• **Stated task**
Return only the lines running from the line that holds "Rectangle(host_width - 2 * host_wall, host_height" to the line that holds "before = set(bpy.data.objects)", including both.

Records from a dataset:
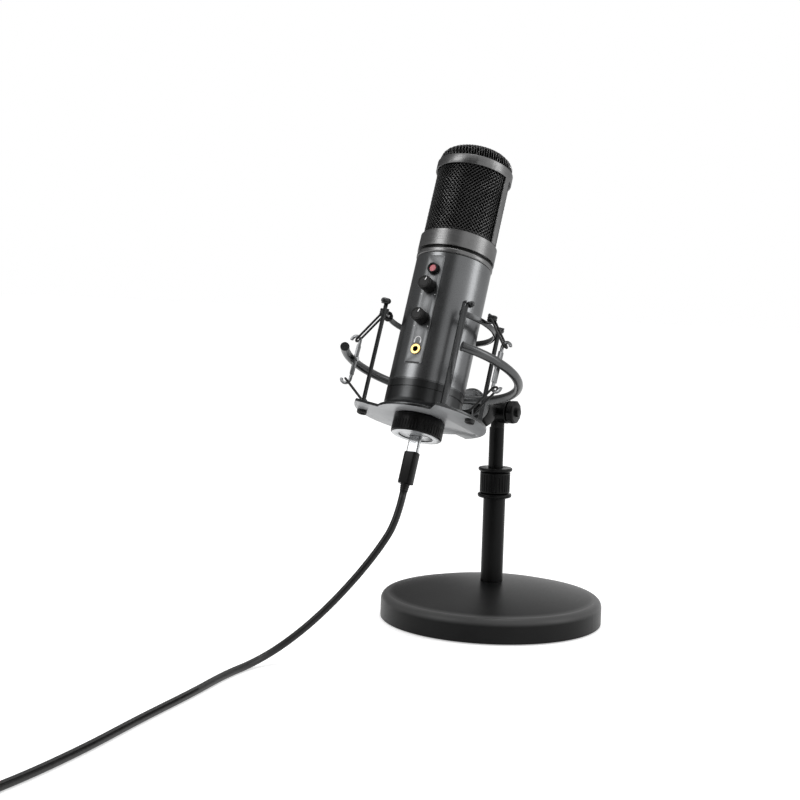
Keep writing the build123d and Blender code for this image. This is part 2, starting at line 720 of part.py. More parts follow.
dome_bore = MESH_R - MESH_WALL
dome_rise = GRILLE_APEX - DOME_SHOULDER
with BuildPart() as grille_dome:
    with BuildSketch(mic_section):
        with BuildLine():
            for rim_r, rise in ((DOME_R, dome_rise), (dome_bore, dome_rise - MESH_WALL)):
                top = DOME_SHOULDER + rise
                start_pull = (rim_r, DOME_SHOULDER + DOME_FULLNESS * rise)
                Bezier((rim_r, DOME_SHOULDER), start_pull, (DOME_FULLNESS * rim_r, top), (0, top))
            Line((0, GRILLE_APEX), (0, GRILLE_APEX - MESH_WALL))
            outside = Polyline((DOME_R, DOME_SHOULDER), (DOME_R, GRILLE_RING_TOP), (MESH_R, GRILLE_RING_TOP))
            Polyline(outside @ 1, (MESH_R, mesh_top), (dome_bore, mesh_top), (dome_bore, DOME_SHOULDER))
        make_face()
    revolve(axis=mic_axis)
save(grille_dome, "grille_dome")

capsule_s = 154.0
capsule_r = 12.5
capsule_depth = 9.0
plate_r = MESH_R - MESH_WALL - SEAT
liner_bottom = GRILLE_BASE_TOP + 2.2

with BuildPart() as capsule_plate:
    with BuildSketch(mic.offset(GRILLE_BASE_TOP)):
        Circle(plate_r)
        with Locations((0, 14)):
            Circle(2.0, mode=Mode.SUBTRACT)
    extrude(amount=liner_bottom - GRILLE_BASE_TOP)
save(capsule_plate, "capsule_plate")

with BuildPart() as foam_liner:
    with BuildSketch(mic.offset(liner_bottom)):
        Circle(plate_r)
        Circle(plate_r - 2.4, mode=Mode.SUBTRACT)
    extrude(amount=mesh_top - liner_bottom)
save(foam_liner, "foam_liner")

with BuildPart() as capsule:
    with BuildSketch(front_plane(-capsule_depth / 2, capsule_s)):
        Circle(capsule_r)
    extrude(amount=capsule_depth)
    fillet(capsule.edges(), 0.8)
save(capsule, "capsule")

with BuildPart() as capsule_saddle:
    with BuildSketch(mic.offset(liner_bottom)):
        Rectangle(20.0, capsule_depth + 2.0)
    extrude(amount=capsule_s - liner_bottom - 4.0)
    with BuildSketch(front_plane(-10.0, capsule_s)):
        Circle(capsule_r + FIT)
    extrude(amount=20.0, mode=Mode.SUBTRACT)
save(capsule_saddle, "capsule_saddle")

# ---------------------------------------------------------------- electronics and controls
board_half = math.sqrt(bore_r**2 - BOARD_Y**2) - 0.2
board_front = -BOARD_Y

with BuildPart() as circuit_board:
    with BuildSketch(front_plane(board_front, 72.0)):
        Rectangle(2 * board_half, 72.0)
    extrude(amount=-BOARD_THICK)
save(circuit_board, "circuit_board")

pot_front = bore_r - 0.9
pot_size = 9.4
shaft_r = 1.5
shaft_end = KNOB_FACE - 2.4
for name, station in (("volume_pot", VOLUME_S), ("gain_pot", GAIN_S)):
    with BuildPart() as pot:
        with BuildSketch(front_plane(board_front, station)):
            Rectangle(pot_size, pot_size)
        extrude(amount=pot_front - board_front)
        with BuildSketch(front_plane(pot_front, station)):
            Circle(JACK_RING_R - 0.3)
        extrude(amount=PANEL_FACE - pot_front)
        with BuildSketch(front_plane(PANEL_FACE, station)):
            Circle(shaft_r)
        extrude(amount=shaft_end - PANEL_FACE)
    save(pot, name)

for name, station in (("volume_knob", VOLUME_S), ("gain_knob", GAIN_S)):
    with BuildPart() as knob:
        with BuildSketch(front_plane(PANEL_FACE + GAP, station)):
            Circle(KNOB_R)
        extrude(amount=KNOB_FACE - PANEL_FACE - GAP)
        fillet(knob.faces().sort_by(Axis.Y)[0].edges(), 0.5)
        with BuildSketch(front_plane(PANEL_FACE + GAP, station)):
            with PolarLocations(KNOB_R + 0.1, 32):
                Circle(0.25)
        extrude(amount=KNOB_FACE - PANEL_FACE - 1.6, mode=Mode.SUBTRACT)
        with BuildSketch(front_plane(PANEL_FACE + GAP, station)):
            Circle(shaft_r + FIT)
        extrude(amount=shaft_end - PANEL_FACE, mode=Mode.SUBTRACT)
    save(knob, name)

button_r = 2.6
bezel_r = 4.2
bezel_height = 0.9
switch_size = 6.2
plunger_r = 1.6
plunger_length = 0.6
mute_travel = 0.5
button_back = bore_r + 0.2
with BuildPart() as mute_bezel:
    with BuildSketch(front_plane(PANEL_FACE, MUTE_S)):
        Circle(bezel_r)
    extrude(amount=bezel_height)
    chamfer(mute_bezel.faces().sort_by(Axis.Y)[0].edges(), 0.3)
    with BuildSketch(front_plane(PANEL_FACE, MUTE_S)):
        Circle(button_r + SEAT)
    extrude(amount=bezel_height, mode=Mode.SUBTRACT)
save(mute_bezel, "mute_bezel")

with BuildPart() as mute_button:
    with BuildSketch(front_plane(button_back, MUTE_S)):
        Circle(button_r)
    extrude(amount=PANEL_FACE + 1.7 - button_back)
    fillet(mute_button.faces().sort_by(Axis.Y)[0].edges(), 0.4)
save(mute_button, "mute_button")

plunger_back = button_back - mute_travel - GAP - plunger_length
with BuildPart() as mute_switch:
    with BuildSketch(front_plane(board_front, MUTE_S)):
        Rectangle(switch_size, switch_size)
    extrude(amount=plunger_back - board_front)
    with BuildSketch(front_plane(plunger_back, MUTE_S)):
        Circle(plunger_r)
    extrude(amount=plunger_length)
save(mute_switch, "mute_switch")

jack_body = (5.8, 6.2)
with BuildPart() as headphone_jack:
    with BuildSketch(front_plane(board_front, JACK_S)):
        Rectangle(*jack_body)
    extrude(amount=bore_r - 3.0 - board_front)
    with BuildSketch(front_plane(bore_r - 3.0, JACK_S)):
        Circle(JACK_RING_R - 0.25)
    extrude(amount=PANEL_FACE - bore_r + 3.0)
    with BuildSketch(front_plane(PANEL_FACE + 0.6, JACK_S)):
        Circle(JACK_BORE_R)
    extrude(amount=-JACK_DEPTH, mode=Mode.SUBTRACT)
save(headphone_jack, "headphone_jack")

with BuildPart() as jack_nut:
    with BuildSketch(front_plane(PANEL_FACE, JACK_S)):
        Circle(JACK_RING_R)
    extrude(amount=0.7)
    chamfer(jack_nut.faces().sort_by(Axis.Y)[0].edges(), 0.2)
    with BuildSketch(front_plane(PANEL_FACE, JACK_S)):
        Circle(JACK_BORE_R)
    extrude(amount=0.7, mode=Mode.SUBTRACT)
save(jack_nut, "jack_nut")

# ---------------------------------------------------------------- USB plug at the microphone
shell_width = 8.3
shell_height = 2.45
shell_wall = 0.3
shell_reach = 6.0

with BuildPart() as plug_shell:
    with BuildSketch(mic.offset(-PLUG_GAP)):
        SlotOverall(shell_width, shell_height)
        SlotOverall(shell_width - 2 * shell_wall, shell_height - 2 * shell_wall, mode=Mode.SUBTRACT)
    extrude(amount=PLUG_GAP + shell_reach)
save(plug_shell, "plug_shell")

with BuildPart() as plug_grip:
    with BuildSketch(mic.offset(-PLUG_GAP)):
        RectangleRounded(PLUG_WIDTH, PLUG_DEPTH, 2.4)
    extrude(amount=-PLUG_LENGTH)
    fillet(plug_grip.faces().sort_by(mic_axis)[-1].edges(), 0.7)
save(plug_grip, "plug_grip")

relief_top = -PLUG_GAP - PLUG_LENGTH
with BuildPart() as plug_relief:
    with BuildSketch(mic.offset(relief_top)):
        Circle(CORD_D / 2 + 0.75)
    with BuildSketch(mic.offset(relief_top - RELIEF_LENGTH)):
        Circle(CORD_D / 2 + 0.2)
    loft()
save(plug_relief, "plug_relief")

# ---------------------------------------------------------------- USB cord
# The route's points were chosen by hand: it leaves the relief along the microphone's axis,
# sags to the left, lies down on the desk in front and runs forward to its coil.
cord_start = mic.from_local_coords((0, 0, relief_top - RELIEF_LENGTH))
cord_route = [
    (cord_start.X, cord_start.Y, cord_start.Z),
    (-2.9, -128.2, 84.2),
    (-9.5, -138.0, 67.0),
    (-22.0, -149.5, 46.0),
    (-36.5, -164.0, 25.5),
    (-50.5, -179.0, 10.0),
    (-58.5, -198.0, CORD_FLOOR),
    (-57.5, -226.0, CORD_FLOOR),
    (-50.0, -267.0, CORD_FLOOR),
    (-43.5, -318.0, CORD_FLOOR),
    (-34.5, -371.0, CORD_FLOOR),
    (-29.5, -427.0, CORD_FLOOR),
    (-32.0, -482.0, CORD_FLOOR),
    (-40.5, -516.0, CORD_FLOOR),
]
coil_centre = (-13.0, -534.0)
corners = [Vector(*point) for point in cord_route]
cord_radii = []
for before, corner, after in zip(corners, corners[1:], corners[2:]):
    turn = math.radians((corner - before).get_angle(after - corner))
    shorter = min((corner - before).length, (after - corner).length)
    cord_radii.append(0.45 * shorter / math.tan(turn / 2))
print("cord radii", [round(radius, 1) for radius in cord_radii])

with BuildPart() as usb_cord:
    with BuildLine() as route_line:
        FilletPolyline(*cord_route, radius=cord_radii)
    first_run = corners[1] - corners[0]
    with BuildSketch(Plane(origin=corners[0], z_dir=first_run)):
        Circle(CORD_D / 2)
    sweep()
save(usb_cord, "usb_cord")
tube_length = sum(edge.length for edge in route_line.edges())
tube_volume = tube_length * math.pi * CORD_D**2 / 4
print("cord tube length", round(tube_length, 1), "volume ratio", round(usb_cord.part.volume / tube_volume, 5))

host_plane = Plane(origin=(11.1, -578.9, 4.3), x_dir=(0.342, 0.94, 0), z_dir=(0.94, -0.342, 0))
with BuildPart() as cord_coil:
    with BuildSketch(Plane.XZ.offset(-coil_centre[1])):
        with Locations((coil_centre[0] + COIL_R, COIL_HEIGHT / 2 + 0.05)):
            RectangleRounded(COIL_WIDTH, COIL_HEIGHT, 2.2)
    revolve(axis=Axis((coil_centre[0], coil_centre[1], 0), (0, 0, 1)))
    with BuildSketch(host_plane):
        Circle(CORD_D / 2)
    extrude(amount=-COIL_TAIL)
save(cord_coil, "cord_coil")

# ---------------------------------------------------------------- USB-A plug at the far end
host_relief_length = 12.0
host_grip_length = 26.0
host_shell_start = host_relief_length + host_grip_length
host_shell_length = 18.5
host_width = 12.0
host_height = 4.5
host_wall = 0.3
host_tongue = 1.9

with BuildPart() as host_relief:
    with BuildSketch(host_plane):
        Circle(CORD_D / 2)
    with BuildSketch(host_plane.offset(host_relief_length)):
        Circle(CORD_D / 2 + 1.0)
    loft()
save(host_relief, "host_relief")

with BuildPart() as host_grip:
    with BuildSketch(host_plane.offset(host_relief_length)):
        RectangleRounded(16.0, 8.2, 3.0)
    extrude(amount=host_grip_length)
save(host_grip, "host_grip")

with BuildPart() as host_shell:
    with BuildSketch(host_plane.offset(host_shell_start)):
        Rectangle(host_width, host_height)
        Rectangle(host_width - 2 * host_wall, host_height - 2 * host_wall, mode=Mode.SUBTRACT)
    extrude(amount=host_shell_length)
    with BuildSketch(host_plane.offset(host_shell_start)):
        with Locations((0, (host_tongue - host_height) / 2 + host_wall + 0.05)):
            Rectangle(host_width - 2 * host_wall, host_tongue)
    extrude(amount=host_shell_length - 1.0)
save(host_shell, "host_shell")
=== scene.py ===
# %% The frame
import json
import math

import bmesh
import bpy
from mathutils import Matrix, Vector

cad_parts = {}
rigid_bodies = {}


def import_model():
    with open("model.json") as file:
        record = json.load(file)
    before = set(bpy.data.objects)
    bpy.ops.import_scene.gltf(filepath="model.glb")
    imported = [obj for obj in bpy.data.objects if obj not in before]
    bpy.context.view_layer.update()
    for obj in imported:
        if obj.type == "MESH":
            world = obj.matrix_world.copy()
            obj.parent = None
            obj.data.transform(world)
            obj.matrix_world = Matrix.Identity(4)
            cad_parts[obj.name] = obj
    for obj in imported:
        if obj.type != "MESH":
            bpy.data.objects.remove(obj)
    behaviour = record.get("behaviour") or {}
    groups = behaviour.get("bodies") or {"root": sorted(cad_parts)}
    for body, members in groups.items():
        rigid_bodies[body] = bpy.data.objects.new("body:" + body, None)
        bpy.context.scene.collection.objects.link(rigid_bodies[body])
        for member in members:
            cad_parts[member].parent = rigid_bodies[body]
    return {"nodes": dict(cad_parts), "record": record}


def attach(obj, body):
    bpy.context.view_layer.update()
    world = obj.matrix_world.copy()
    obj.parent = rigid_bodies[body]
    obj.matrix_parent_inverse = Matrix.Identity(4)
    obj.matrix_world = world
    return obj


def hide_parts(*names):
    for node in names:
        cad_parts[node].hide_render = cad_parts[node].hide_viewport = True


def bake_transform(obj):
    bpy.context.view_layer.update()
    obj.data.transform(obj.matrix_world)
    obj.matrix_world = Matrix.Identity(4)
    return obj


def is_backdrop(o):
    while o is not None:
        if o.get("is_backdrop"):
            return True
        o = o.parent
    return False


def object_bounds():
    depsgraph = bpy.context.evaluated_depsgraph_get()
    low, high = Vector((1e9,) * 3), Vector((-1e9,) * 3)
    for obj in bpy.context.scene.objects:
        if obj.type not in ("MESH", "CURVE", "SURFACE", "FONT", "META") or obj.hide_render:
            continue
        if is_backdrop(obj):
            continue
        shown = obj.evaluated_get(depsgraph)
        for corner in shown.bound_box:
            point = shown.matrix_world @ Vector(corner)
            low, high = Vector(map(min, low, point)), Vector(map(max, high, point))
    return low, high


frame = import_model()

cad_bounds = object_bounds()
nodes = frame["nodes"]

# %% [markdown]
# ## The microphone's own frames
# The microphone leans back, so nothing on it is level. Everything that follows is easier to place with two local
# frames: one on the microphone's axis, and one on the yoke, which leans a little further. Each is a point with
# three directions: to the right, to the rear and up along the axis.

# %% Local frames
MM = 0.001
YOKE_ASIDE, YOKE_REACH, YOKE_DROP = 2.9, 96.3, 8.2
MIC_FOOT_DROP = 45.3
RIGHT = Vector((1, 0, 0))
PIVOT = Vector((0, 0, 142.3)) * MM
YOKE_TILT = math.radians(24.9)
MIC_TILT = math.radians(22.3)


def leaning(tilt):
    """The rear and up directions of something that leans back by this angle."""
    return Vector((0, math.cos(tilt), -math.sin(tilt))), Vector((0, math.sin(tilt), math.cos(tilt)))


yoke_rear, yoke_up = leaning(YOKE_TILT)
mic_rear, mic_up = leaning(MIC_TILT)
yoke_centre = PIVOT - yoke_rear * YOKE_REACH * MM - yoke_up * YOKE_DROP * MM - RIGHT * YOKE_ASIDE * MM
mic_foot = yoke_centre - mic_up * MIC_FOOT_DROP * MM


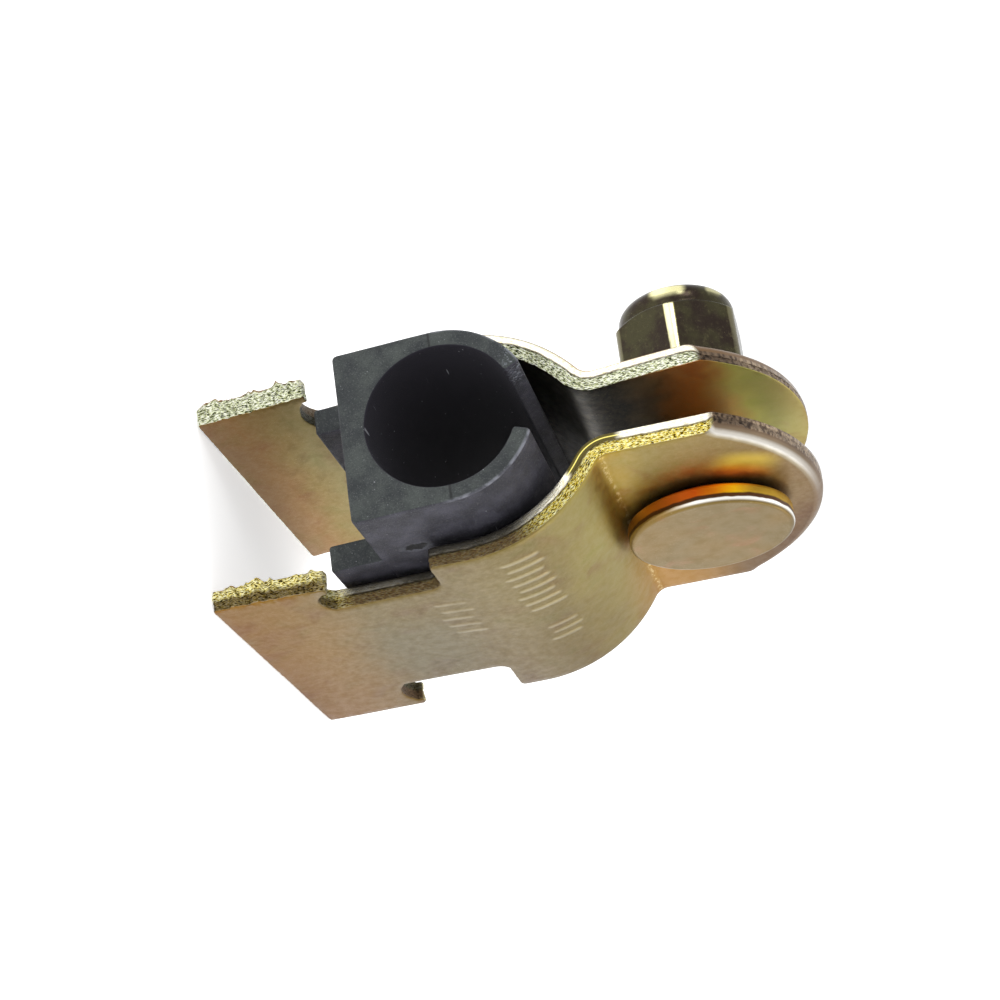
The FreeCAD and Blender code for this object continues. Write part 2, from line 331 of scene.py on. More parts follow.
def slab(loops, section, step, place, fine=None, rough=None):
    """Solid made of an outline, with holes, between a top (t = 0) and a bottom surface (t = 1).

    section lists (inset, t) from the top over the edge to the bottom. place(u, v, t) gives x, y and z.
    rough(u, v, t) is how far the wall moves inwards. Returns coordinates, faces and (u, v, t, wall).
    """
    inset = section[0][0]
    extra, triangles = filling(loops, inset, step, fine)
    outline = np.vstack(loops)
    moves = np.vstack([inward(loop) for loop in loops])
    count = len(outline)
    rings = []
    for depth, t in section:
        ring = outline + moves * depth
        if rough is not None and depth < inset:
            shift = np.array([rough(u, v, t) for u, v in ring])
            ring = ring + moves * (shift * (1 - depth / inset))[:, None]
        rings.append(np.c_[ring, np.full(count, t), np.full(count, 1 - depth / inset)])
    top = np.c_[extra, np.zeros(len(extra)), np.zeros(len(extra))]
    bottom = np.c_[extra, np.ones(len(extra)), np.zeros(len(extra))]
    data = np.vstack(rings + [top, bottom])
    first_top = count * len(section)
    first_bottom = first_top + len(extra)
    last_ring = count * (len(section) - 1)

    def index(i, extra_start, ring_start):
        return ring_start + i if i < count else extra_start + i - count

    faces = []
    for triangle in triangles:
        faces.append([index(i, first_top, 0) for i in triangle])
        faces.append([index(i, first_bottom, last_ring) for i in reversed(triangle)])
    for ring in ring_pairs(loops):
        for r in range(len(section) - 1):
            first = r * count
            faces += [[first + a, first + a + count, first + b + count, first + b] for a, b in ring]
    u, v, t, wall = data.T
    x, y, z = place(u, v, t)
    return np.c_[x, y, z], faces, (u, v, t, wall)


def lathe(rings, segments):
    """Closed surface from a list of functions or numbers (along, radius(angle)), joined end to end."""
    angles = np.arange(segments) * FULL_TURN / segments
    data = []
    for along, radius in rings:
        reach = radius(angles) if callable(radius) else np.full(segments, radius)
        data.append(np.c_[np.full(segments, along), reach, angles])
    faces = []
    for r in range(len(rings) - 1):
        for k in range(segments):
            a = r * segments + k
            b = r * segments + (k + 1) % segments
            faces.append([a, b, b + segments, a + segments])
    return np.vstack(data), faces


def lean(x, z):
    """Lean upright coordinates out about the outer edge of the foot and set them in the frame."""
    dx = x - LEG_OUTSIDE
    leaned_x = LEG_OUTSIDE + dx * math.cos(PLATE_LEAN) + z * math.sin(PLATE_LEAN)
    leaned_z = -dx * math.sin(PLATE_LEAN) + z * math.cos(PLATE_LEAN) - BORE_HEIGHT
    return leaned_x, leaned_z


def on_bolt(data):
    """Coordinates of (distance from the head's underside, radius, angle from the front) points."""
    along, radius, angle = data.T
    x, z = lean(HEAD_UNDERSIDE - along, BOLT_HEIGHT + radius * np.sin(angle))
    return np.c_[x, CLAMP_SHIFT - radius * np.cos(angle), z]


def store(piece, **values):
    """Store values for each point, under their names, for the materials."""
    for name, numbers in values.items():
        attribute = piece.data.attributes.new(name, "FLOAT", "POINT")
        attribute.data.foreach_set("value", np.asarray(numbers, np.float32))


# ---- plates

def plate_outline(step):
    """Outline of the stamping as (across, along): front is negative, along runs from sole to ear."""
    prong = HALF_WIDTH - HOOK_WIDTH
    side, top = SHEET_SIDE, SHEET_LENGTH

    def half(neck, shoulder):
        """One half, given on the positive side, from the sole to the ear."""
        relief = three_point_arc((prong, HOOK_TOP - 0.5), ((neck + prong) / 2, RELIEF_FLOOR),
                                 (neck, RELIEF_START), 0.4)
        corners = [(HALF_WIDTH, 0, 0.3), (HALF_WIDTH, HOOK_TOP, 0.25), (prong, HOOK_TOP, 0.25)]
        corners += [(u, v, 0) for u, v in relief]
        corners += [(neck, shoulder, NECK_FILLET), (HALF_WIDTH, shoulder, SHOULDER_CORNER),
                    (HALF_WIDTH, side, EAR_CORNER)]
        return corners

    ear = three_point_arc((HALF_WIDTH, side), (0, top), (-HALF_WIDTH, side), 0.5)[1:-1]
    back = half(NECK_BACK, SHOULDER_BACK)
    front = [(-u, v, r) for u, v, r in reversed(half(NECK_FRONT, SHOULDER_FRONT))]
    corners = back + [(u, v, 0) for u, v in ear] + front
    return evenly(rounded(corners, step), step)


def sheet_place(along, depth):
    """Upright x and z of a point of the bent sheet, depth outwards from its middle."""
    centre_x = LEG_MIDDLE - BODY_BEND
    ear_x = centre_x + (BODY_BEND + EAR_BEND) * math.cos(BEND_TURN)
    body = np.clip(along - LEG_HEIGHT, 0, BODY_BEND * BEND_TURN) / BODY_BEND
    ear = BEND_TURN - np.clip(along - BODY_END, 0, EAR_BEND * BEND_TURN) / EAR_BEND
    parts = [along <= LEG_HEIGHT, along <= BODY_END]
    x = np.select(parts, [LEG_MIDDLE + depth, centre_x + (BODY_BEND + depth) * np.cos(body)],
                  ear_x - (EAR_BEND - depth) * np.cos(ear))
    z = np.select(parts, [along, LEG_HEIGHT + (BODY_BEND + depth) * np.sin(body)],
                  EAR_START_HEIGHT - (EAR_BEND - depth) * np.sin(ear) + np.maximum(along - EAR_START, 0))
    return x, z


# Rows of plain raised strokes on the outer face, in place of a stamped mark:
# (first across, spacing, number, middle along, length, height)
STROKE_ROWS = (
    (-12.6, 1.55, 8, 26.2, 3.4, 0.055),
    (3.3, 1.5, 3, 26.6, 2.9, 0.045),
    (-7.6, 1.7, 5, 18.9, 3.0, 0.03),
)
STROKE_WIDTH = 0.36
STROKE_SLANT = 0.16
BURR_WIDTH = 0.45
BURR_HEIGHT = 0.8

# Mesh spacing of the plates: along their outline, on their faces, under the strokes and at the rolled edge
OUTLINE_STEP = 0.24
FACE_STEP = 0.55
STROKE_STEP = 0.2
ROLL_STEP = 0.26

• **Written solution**
        Rectangle(host_width - 2 * host_wall, host_height - 2 * host_wall, mode=Mode.SUBTRACT)
    extrude(amount=host_shell_length)
    with BuildSketch(host_plane.offset(host_shell_start)):
        with Locations((0, (host_tongue - host_height) / 2 + host_wall + 0.05)):
            Rectangle(host_width - 2 * host_wall, host_tongue)
    extrude(amount=host_shell_length - 1.0)
save(host_shell, "host_shell")
=== scene.py ===
# %% The frame
import json
import math

import bmesh
import bpy
from mathutils import Matrix, Vector

cad_parts = {}
rigid_bodies = {}


def import_model():
    with open("model.json") as file:
        record = json.load(file)
    before = set(bpy.data.objects)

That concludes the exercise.